* STATED PROBLEM:
Return every line below in which "object" appears.

** Start RECORDS SHOWN **

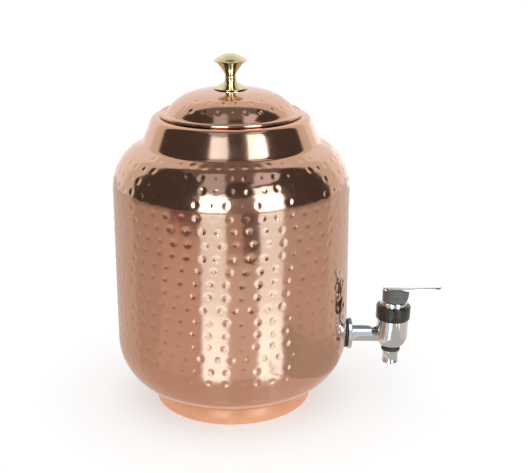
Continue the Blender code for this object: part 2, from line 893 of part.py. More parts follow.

** End RECORDS SHOWN **
** Start RECORDS SHOWN **

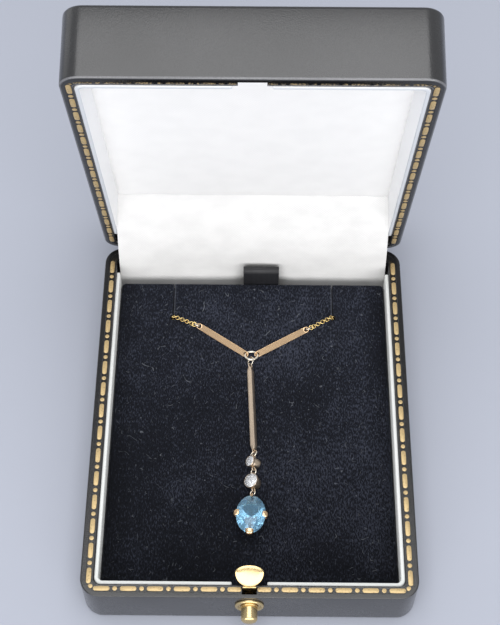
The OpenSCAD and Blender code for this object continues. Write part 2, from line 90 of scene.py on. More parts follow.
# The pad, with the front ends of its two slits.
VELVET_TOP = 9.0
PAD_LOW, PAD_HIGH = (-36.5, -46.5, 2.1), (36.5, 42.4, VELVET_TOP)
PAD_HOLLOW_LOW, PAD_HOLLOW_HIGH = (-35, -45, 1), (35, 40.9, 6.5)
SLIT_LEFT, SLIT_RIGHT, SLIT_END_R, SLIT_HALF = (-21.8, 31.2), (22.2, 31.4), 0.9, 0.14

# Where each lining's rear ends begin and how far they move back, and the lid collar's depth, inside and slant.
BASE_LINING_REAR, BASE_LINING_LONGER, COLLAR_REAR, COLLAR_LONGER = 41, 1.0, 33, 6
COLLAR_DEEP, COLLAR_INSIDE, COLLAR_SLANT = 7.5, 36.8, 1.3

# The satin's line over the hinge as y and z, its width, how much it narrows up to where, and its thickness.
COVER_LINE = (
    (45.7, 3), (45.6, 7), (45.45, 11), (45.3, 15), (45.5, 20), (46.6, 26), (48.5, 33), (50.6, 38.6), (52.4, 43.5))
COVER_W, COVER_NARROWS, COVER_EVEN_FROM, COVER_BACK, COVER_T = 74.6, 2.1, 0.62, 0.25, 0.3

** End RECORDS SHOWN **
** Start RECORDS SHOWN **

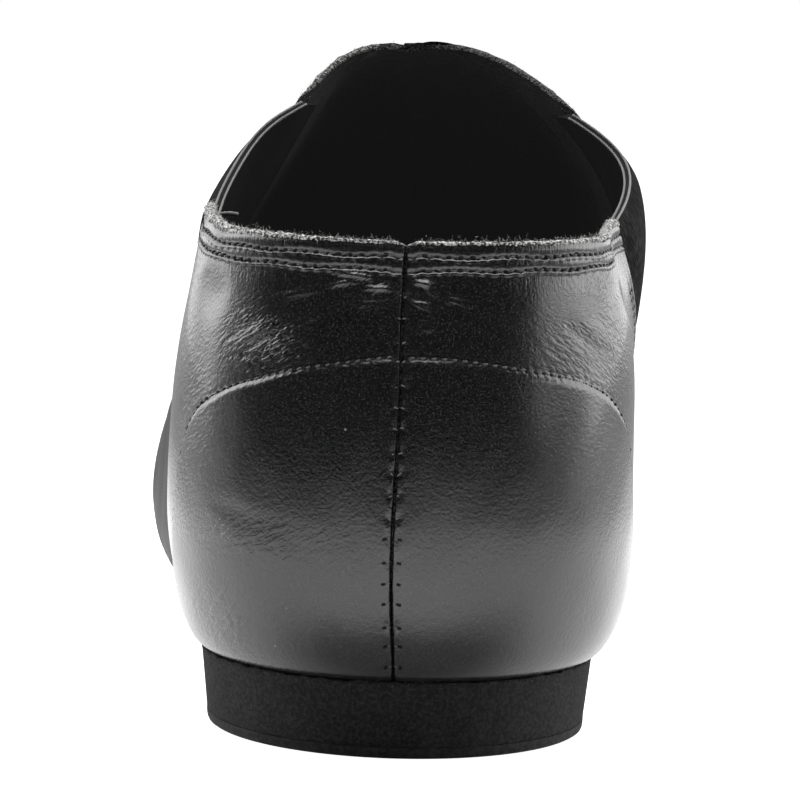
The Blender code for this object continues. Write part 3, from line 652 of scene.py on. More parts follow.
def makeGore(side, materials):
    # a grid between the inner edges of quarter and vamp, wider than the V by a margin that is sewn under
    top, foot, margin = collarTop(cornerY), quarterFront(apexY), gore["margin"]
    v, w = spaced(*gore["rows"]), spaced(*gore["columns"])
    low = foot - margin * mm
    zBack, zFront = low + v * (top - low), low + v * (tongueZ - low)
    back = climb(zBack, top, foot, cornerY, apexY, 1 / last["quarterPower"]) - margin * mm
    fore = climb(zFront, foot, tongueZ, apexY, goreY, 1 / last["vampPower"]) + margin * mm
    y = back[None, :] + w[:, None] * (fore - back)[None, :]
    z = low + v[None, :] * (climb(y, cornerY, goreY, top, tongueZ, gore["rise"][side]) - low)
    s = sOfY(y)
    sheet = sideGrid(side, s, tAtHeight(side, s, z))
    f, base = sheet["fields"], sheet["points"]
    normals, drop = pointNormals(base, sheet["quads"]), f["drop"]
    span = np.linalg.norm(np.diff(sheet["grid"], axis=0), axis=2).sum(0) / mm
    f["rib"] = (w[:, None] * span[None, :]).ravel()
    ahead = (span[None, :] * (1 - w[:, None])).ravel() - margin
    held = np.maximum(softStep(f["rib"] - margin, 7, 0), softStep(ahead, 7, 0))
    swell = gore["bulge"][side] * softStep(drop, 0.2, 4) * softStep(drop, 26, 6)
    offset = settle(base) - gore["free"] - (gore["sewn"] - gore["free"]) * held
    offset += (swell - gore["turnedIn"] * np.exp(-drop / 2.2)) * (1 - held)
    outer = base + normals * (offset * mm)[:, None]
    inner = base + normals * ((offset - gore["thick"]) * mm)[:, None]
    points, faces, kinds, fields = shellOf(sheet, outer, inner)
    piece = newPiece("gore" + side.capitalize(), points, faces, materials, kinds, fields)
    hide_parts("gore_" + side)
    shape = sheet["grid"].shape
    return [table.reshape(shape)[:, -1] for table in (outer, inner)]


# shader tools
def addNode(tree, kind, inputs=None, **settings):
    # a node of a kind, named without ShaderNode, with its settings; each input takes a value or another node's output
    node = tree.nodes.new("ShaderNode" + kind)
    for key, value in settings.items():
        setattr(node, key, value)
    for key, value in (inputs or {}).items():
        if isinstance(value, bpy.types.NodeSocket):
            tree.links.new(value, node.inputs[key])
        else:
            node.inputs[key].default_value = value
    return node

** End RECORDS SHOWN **

* RESULT OF THIS EXERCISE:
Continue the Blender code for this object: part 2, from line 893 of part.py. More parts follow.
The OpenSCAD and Blender code for this object continues. Write part 2, from line 90 of scene.py on. More parts follow.
The Blender code for this object continues. Write part 3, from line 652 of scene.py on. More parts follow.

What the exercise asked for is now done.